Unlike Question Time, which is broadcast each week from a different location and only occasionally is broadcast from BBC Television Centre, Questions and Answers is usually broadcast from the RTÉ television complex in Donnybrook, Dublin with only occasional broadcasts from around Ireland.

[edit] Previously taped, now live

For its first decade the programme was taped for broadcast from approximately 19:00 on the night of transmission. Since the late 1990s however the programme has been broadcast live, with phoned in or emailed in comments from viewers read out.

[edit] Major controversies and issues discussed

[edit] The Lenihan Tape Affair (1990)

For more information on this political scandal, see Patrick_Hillery, Former President of Ireland

The programme has occasionally set the national news agenda. During a broadcast in 1990 the then Tánaiste and expected next President of Ireland, Brian Lenihan, badly damaged his chances of being elected. He denied involvement in an effort eight years earlier in January 1982 to pressurise the then President to refuse a parliamentary dissolution - contradicting previous statement he had made.
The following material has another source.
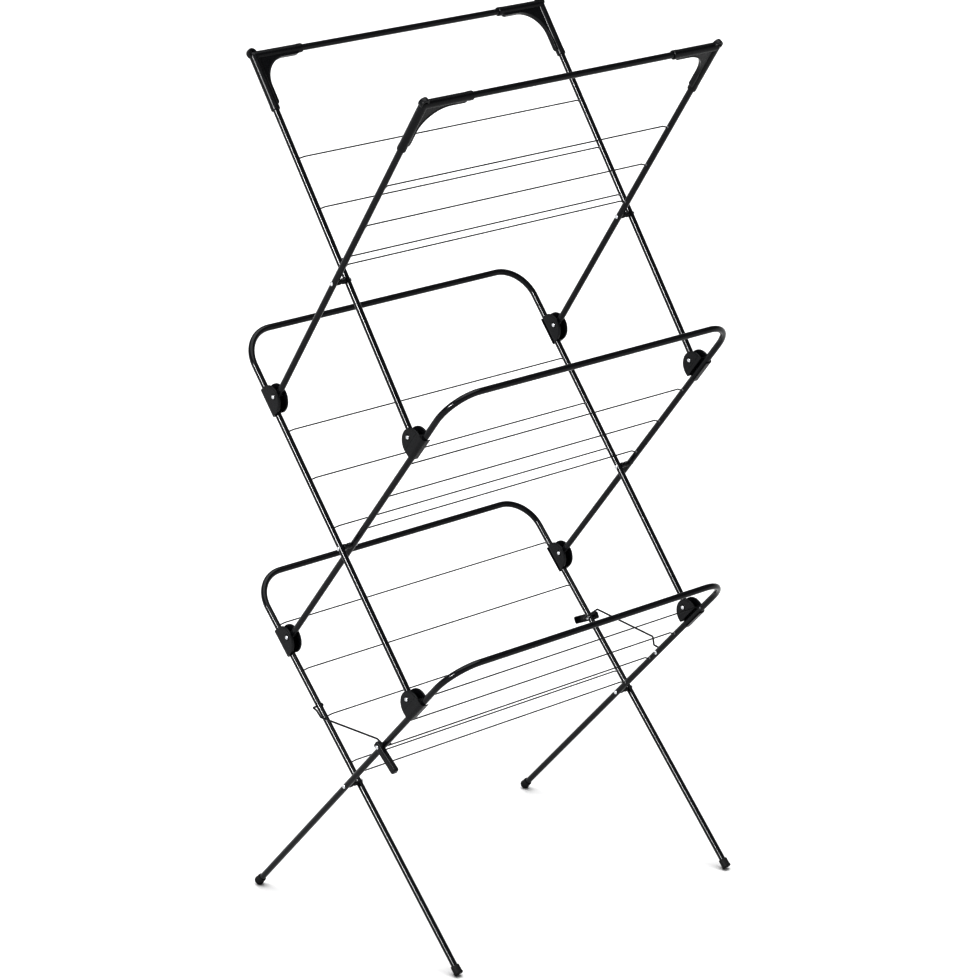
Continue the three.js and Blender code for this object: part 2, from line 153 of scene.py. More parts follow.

Lenihan had actually confirmed his involvement in the effort some months earlier in an on-the-record interview with a journalist Jim Duffy, as he had to numerous political colleagues privately over eight years. During the presidential election campaign he changed his story, first in an Irish Press interview, and then on Questions and Answers. Some journalists had been told by Lenihan previously of his role in pressurising Hillery, but had been told it in an 'off the record' conversation and so could not reveal it (though one did hint it in an unsigned editorial in the Irish Independent during the crisis following the programme).

However following the programme, Duffy, in a backlash to pressure from Lenihan's Fianna Fáil not to reveal the information, did reveal that Lenihan's account on the programme conflicted with his pre-campaign version. The minor party in Charles Haughey's government, the Progressive Democrats, threatened to quit government and cause a general election unless either Lenihan was sacked from cabinet or an inquiry was ordered into the events of January 1982. When Lenihan refused to resign, Haughey, instead of ordering an inquiry into who had made the calls in 1982, sacked him.

[edit] Pat Doherty on the murder of Garda McCabe

Sinn Féin's Pat Doherty also used the show in 1996 to deny the involvement of the Provisional IRA in the murder of Garda Jerry McCabe. Members of that group were later convicted of manslaughter and Sinn Féin have campaigned for their early release in conjunction with the Belfast Agreement.

[edit] Mitchel McLaughlin and Michael McDowell

In 2005 Sinn Féin chairman Mitchel McLaughlin told viewers that though it had been wrong for the IRA to kill Jean McConville, a widowed mother of ten young children kidnapped, shot and secretly buried, the action was not a "crime". In the aftermath of his comments, he was subjected to extreme criticism within from the Irish government, from all the main parties in Dáil Éireann, the media and by the public on radio shows.

Labour Party leader Pat Rabbitte, in a press release immediately afterwards commented that "Any civilised society must consider the abduction and murder of a mother of 10 children to be a crime of considerable barbarism" while Mrs McConville's son Michael said that McLaughlin, along with Sinn Féin TD Arthur Morgan, who had made similar comments elsewhere, "should be holding their heads in shame".[1]

The Minister for Justice, Equality and Law Reform Michael McDowell, who had put the question to McLaughlin, went on to say that he considered Bobby Sands, one of the 1981 hunger strikers, a criminal, but refused to state on whether he considered IRA actions in the Anglo-Irish War to have been similarly criminal.

McLaughlin went on to lose his battle to win the parliamentary seat of Foyle in the 2005 British general election even though he had been widely tipped to win. Opponents suggested that his comments on Questions and Answers had dented his electoral appeal.